The Atlantic writer David Frum writes that all the videos raised the possibility that Ross fired because he felt disrespected by a person who, in Ross’s opinion, owed him deference. Letting protesters drive off unscathed without punishing them for their disrespect would be letting them “get away with it”. And that, writes Frum, would be an intolerable affront to the Maga vision of who must submit to whom.

That was the tenor of many social media comments from Ice/Trump supporters; she didn’t comply with a split-second demand to get out of the car, so what did she expect? The great Don’t Tread On Me, right-to-bear-arms, second-amendment warriors – the well-armed militias that exist supposedly to defend against tyranny – are suddenly all for comply-or-die. But only if you’re a liberal or a brown person.

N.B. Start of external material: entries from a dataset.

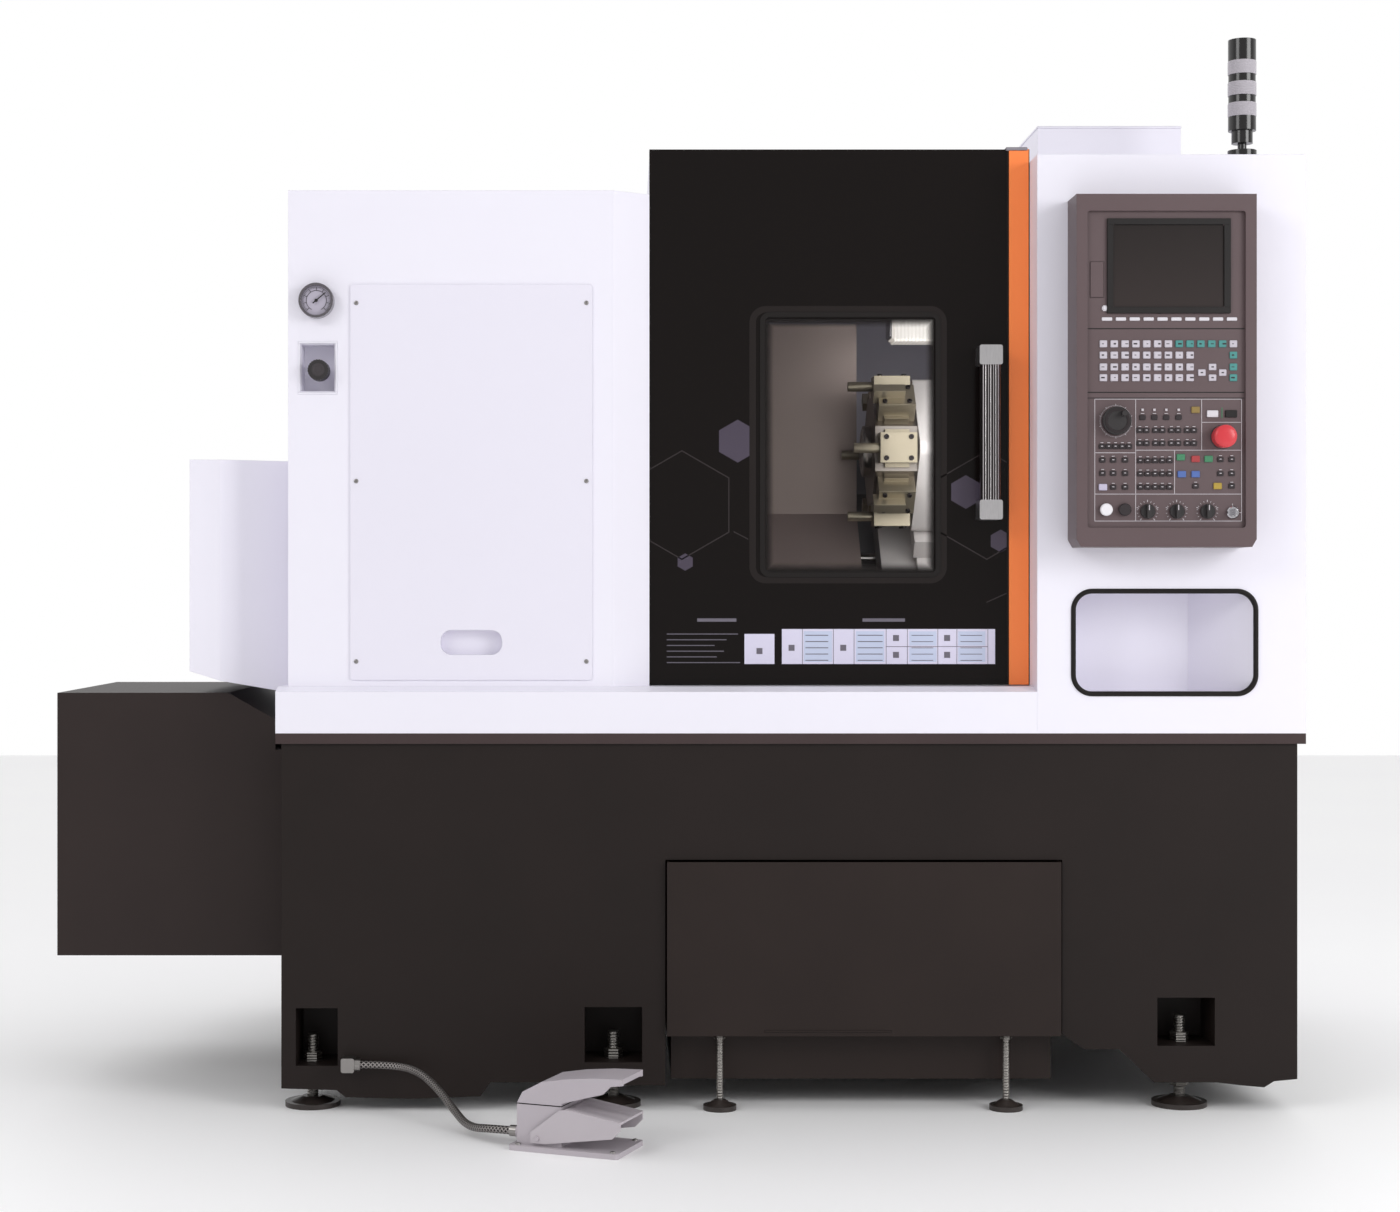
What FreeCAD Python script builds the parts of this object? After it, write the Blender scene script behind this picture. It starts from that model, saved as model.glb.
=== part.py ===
"""CNC turning lathe with a slant bed, a sliding door, a control panel and a foot pedal.

Millimetres. X runs to the operator's right, Y into the machine, Z up from the floor.
While it is drawn, X = 0 is the middle of the base and Y = 0 is its front trim; the last
step moves the whole lathe so that its origin is the bottom centre of its own box.
"""
import FreeCAD, Part
import math
import os

os.makedirs("parts", exist_ok=True)
V = FreeCAD.Vector
PARTS = {}

# ---- driving dimensions -------------------------------------------------------------
BODY_WIDTH = 1860.0        # base trim and cabinets, left to right
BODY_DEPTH = 1150.0        # front trim to the backs of the cabinets
BASE_TOP = 664.0           # top plate of the base
BASE_WALL = 16.0
BASE_SETBACK = 6.0         # base front behind the trim front
RAIL_HEIGHT = 19.0
RAIL_DEPTH = 30.0
BAND_HEIGHT = 75.0         # vertical part of the band
LEDGE_RISE = 8.0
LEDGE_SLOPE = 30.0         # depth of the sloped lip
SHEET = 3.0
GAP = 0.3                  # clearance between bodies that nearly touch
FIT = 0.05                 # radial running clearance of shafts

LEFT_TOP = 1668.0          # roof of the left cabinet
LEFT_INSET = 19.0          # left cabinet inside the end of the band
DOOR_LEFT = -254.0
DOOR_WIDTH = 701.0         # leaf and edge trim together
DOOR_TOP = 1752.0
DOOR_FRONT = 84.0
DOOR_THICK = 36.0
EDGE_TRIM_WIDTH = 40.0
CHAMFER_WIDTH = 66.0       # angled right edge of the left cabinet
WINDOW = (-45.0, 276.0, 971.0, 1447.0)     # left, right, bottom, top
RIGHT_TOP = 1728.0

SLANT_DEG = 45.0
SPINDLE_Y = 340.0
SPINDLE_Z = 1000.0
CENTRE_HEIGHT = 300.0      # spindle axis above the bed's sloping face
TURRET_REACH = 316.0       # spindle axis to turret axis, up the slope
TURRET_LEFT = 200.0        # left face of the turret disc
STATIONS = 8

BED_LEFT, BED_RIGHT = -880.0, 735.0
BED_TOP, BED_BACK = 1240.0, 1060.0
HEADSTOCK_LEFT, HEADSTOCK_RIGHT = -800.0, -230.0

PANEL = (500.0, 819.0, 1018.0, 1643.0)     # left, right, bottom, top
PANEL_DEPTH = 85.0
POCKET = (510.0, 840.0, 754.0, 940.0)
POCKET_DEPTH = 115.0
ACCESS = (-798.0, -358.0, 778.0, 1497.0)

TANK = (-223.0, 488.0, 137.0, 451.0)
TANK_DEPTH = 900.0
TANK_BOTTOM = 50.0
FEET_X = (-870.0, -320.0, 715.0)
FEET_Y = (62.0, 1090.0)
FOOT_RADIUS = 50.0
STUD_RADIUS = 10.0

HOUSING = (428.0, 150.0, 690.0, 260.0, 750.0)     # reach past the base, front, back, bottom, top
GUARD = (174.0, 110.0, 640.0, 740.0, 1183.0)
ROOF_BOX = (497.0, 773.0, 300.0, 600.0, 107.0)    # left, right, front, back, height
TOWER_X, TOWER_Y, TOWER_RADIUS = 826.0, 45.0, 25.0
REAR = (-700.0, 0.0, 700.0, 1640.0)               # rear cabinet: left, right, bottom, top
REAR_DEPTH = 150.0

PEDAL_CORNER = (-473.8, -244.5)
PEDAL_TURN_DEG = -22.0
PEDAL_LENGTH, PEDAL_WIDTH = 198.0, 120.0
HOSE_RADIUS = 7.0
HOSE_ROUTE = [(-775, -14, 88), (-722, -14, 88), (-672, -30, 82), (-632, -72, 58),
              (-600, -128, 32), (-570, -190, 14), (-525.8, -245.2, 24), (-481.4, -263.1, 24)]

# ---- what follows from them ---------------------------------------------------------
BODY_LEFT, BODY_RIGHT = -BODY_WIDTH / 2, BODY_WIDTH / 2
BASE_LEFT, BASE_RIGHT = BODY_LEFT + 10, BODY_RIGHT - 14
BAND_BOTTOM = BASE_TOP + RAIL_HEIGHT
BAND_TOP = BAND_BOTTOM + BAND_HEIGHT
LEDGE = BAND_TOP + LEDGE_RISE
LEFT_LEFT = BODY_LEFT + LEFT_INSET
DOOR_RIGHT = DOOR_LEFT + DOOR_WIDTH
RIGHT_LEFT = DOOR_RIGHT - 2
DOOR_BACK = DOOR_FRONT + DOOR_THICK
CHAMBER_FRONT = DOOR_BACK + 8
TURRET_WIDTH = 85.0
FLOOR_PLATE = 24.0


# ---- drawing helpers ----------------------------------------------------------------
def block(x0, x1, y0, y1, z0, z1):
    return Part.makeBox(x1 - x0, y1 - y0, z1 - z0, V(x0, y0, z0))


def rod(x, y, z, axis, radius, length):
    return Part.makeCylinder(radius, length, V(x, y, z), V(*axis))


def prism(points, direction):
    """Extrude a closed outline of 3-D points."""
    wire = Part.makePolygon([V(*p) for p in points] + [V(*points[0])])
    return Part.Face(wire).extrude(V(*direction))


def plan(points, z0, z1):
    return prism([(x, y, z0) for x, y in points], (0, 0, z1 - z0))


def front(points, y0, y1):
    return prism([(x, y0, z) for x, z in points], (0, y1 - y0, 0))


def side(points, x0, x1):
    return prism([(x0, y, z) for y, z in points], (x1 - x0, 0, 0))


def rounded(x0, x1, y0, y1, z0, z1, radius, along="y"):
    """A block whose four edges along one direction are rounded."""
    body = block(x0, x1, y0, y1, z0, z1)
    chosen = []
    for edge in body.Edges:
        run = edge.Vertexes[1].Point - edge.Vertexes[0].Point
        if abs(getattr(run, along)) > 1e-6:
            chosen.append(edge)
    return body.makeFillet(radius, chosen)


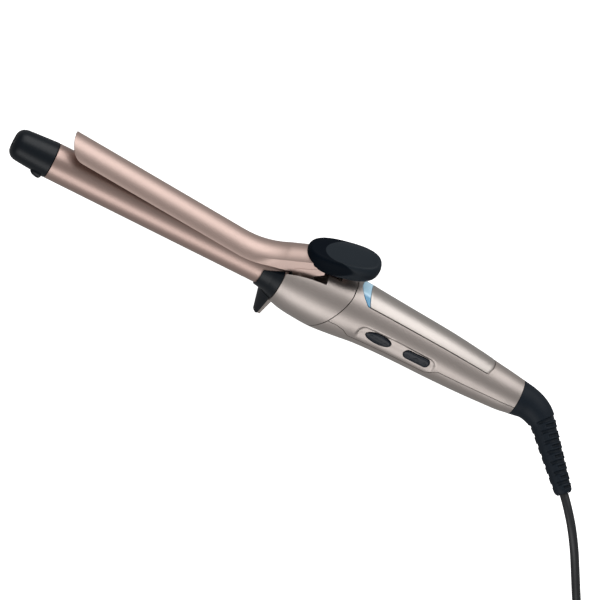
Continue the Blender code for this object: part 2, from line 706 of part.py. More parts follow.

The irony is crushing. A 37-year-old mother is required to remain ethereally calm and submissive in the face of an angry gang of heavily armed masked shooters, while her male killer is being pre-emptively pardoned on emotional/psychological grounds.

Angry “disrespected” men, enabled by complicit women, appear in many guises. A Talib in Afghanistan, a sadistic prison guard in Iran, a partner who batters his wife, a driver on the M4. It’s the raging lack of self-awareness that distinguishes them. The only explanation for the White House’s dissemination of Ross’s damning phone video was that it showed Good’s wife being a bit mean to the Ice boys, but mainly showed that the dead woman was gay. She wasn’t one of them. She was guilty of being a liberal, of having “pronouns in her bio” as one popular Maga broadcaster put it, of being condescending to a big, swaggering Ice man who then shot her in the face.

Really she was just a “f**king bitch” who had it coming.

Well done to all the raging “anti-woke” merchants at home and away. It’s your world now.